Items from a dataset
+++++
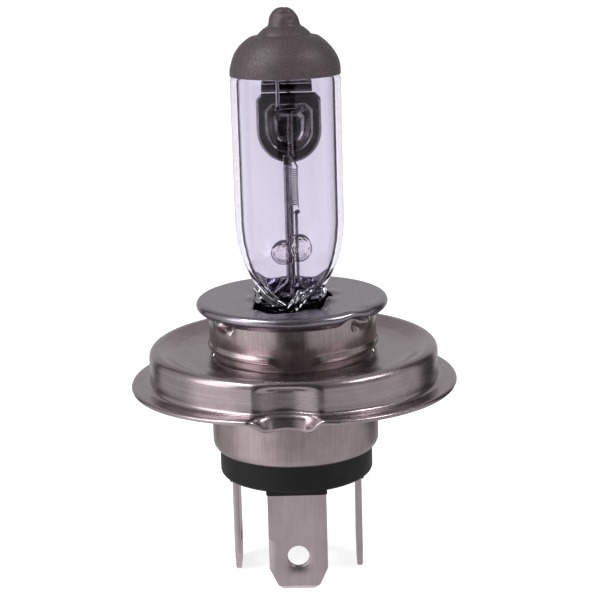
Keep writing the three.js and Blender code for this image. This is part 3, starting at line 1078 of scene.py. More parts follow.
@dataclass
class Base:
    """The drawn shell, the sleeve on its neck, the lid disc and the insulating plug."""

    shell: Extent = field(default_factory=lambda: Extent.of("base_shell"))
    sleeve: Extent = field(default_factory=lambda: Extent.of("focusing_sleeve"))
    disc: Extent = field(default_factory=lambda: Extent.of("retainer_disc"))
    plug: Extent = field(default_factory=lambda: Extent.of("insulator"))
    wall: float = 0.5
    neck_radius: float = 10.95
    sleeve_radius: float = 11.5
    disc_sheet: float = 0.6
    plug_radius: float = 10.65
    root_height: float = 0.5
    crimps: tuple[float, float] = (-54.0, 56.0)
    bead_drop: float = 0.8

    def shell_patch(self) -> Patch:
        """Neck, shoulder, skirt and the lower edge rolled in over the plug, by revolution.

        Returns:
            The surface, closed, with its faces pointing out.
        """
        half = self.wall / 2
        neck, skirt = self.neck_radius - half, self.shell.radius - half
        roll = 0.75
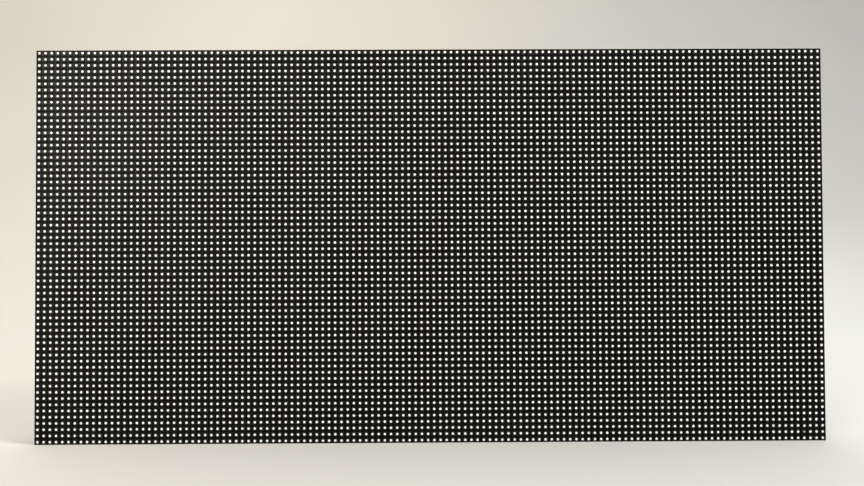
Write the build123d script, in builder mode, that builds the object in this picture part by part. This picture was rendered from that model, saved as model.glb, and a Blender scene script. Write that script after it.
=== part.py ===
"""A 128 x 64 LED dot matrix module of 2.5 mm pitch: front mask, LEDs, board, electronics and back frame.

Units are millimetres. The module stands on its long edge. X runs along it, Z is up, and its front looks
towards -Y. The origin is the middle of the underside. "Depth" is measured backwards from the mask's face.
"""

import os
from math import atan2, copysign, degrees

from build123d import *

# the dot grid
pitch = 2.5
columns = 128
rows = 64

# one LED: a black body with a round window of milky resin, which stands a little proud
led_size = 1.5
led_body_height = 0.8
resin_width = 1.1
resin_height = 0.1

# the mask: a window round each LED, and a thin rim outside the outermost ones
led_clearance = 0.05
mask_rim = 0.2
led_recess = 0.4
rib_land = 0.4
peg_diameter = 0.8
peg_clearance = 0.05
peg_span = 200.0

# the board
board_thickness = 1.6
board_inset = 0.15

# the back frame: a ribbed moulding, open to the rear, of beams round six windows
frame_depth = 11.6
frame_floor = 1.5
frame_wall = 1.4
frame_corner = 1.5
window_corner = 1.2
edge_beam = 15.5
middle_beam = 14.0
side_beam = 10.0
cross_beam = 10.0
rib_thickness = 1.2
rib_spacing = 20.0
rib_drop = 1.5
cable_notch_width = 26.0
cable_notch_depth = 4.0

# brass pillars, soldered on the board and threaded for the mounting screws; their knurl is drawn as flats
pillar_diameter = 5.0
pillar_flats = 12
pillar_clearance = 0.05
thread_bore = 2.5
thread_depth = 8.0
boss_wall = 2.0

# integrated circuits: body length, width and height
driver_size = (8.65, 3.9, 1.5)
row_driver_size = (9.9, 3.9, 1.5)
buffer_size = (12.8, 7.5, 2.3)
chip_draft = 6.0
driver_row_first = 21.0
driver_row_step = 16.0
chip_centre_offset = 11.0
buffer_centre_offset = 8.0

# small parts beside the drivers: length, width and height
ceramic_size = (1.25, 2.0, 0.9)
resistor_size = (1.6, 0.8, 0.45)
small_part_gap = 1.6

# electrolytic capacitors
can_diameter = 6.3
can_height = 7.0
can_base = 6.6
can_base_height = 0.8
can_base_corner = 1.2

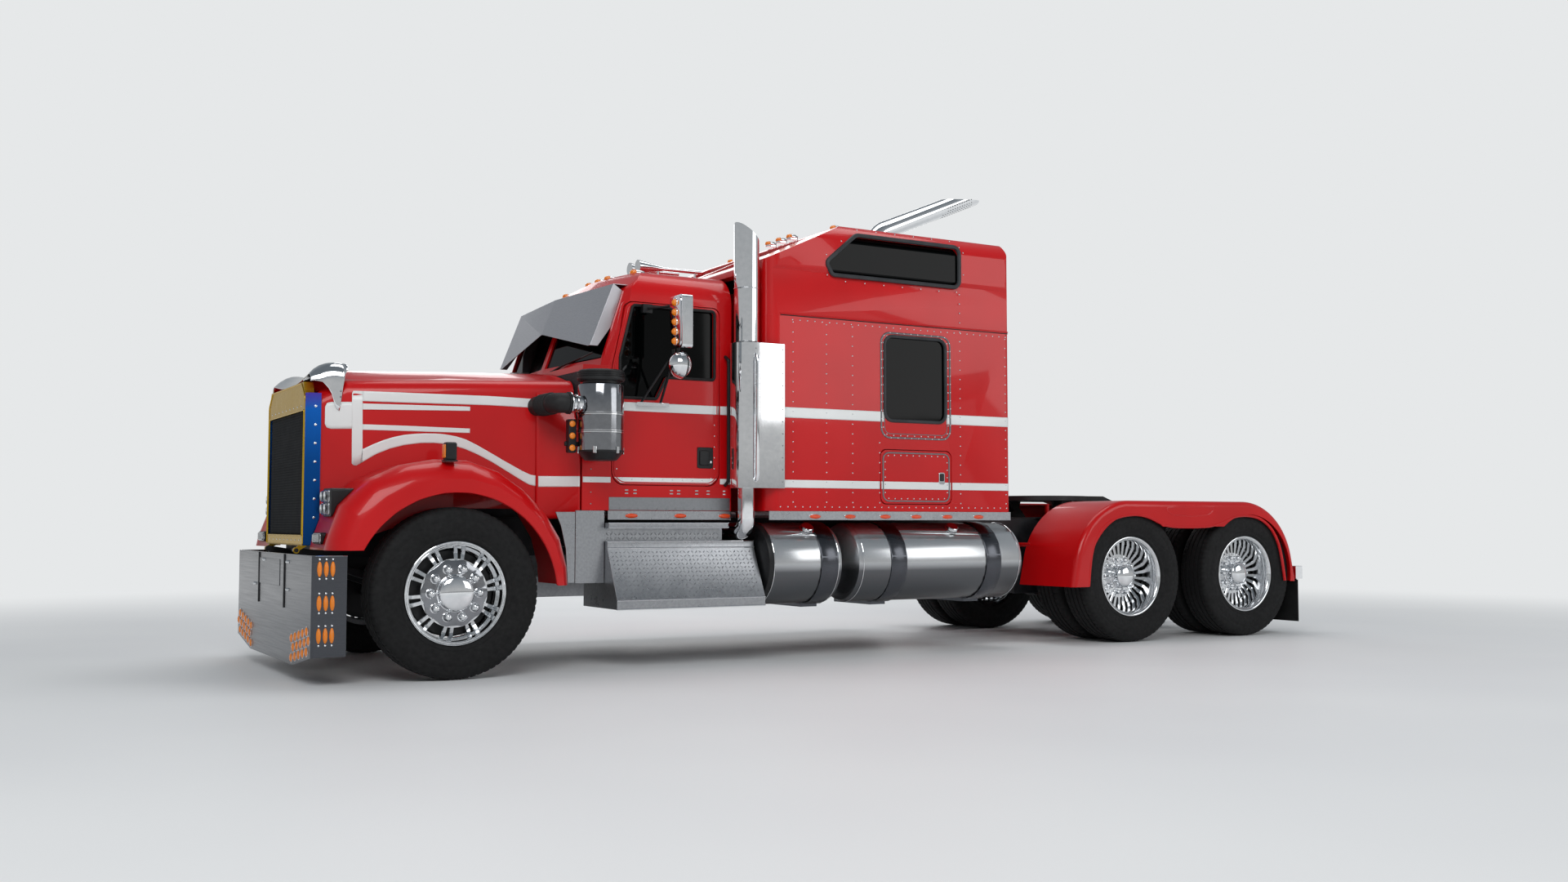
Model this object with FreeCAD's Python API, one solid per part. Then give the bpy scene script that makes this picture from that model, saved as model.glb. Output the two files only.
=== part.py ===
+++++
Print the complete listing again, exactly as it stands.

**Output of the task:**
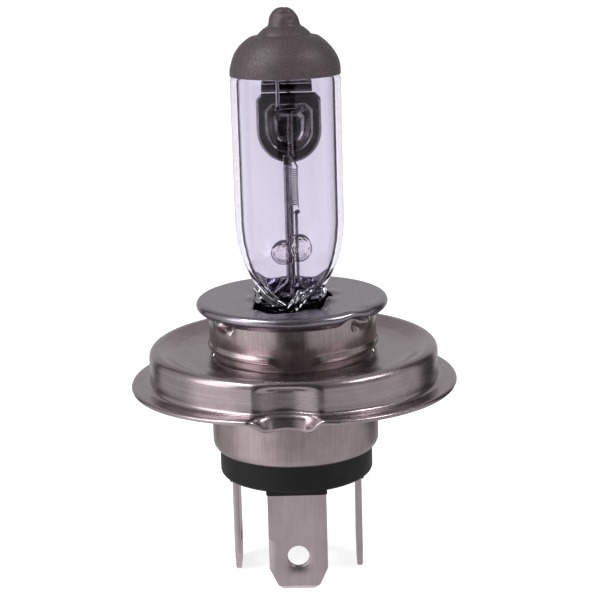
Keep writing the three.js and Blender code for this image. This is part 3, starting at line 1078 of scene.py. More parts follow.
@dataclass
class Base:
    """The drawn shell, the sleeve on its neck, the lid disc and the insulating plug."""

    shell: Extent = field(default_factory=lambda: Extent.of("base_shell"))
    sleeve: Extent = field(default_factory=lambda: Extent.of("focusing_sleeve"))
    disc: Extent = field(default_factory=lambda: Extent.of("retainer_disc"))
    plug: Extent = field(default_factory=lambda: Extent.of("insulator"))
    wall: float = 0.5
    neck_radius: float = 10.95
    sleeve_radius: float = 11.5
    disc_sheet: float = 0.6
    plug_radius: float = 10.65
    root_height: float = 0.5
    crimps: tuple[float, float] = (-54.0, 56.0)
    bead_drop: float = 0.8

    def shell_patch(self) -> Patch:
        """Neck, shoulder, skirt and the lower edge rolled in over the plug, by revolution.

        Returns:
            The surface, closed, with its faces pointing out.
        """
        half = self.wall / 2
        neck, skirt = self.neck_radius - half, self.shell.radius - half
        roll = 0.75
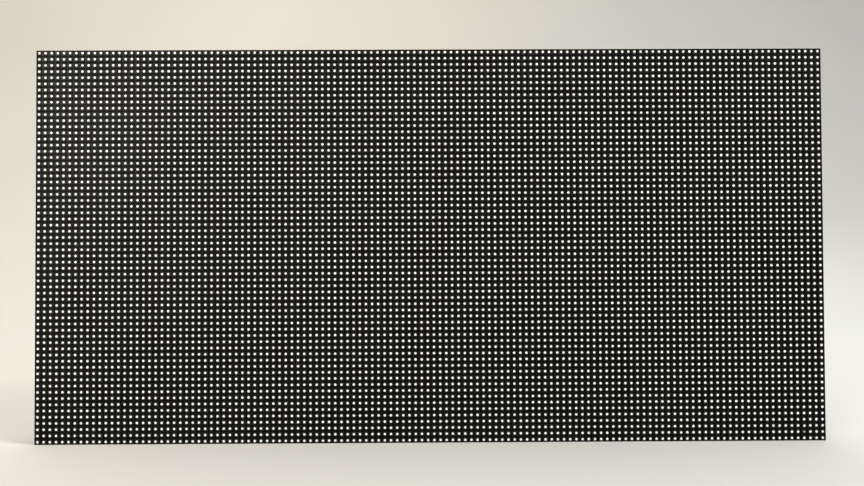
Write the build123d script, in builder mode, that builds the object in this picture part by part. This picture was rendered from that model, saved as model.glb, and a Blender scene script. Write that script after it.
=== part.py ===
"""A 128 x 64 LED dot matrix module of 2.5 mm pitch: front mask, LEDs, board, electronics and back frame.

Units are millimetres. The module stands on its long edge. X runs along it, Z is up, and its front looks
towards -Y. The origin is the middle of the underside. "Depth" is measured backwards from the mask's face.
"""

import os
from math import atan2, copysign, degrees

from build123d import *

# the dot grid
pitch = 2.5
columns = 128
rows = 64

# one LED: a black body with a round window of milky resin, which stands a little proud
led_size = 1.5
led_body_height = 0.8
resin_width = 1.1
resin_height = 0.1

# the mask: a window round each LED, and a thin rim outside the outermost ones
led_clearance = 0.05
mask_rim = 0.2
led_recess = 0.4
rib_land = 0.4
peg_diameter = 0.8
peg_clearance = 0.05
peg_span = 200.0

# the board
board_thickness = 1.6
board_inset = 0.15

# the back frame: a ribbed moulding, open to the rear, of beams round six windows
frame_depth = 11.6
frame_floor = 1.5
frame_wall = 1.4
frame_corner = 1.5
window_corner = 1.2
edge_beam = 15.5
middle_beam = 14.0
side_beam = 10.0
cross_beam = 10.0
rib_thickness = 1.2
rib_spacing = 20.0
rib_drop = 1.5
cable_notch_width = 26.0
cable_notch_depth = 4.0

# brass pillars, soldered on the board and threaded for the mounting screws; their knurl is drawn as flats
pillar_diameter = 5.0
pillar_flats = 12
pillar_clearance = 0.05
thread_bore = 2.5
thread_depth = 8.0
boss_wall = 2.0

# integrated circuits: body length, width and height
driver_size = (8.65, 3.9, 1.5)
row_driver_size = (9.9, 3.9, 1.5)
buffer_size = (12.8, 7.5, 2.3)
chip_draft = 6.0
driver_row_first = 21.0
driver_row_step = 16.0
chip_centre_offset = 11.0
buffer_centre_offset = 8.0

# small parts beside the drivers: length, width and height
ceramic_size = (1.25, 2.0, 0.9)
resistor_size = (1.6, 0.8, 0.45)
small_part_gap = 1.6

# electrolytic capacitors
can_diameter = 6.3
can_height = 7.0
can_base = 6.6
can_base_height = 0.8
can_base_corner = 1.2

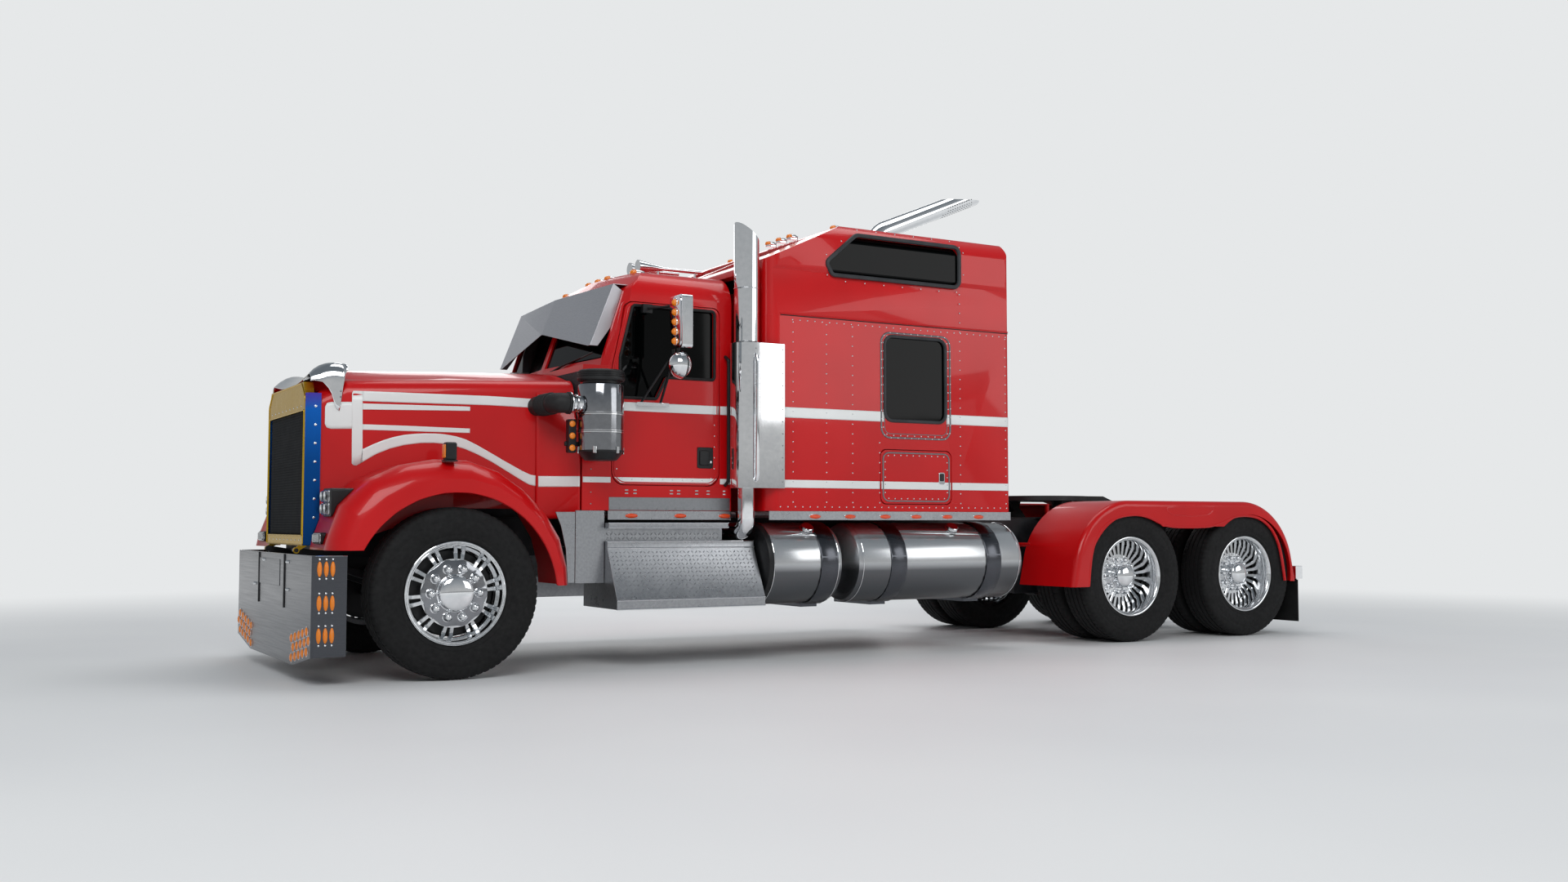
Model this object with FreeCAD's Python API, one solid per part. Then give the bpy scene script that makes this picture from that model, saved as model.glb. Output the two files only.
=== part.py ===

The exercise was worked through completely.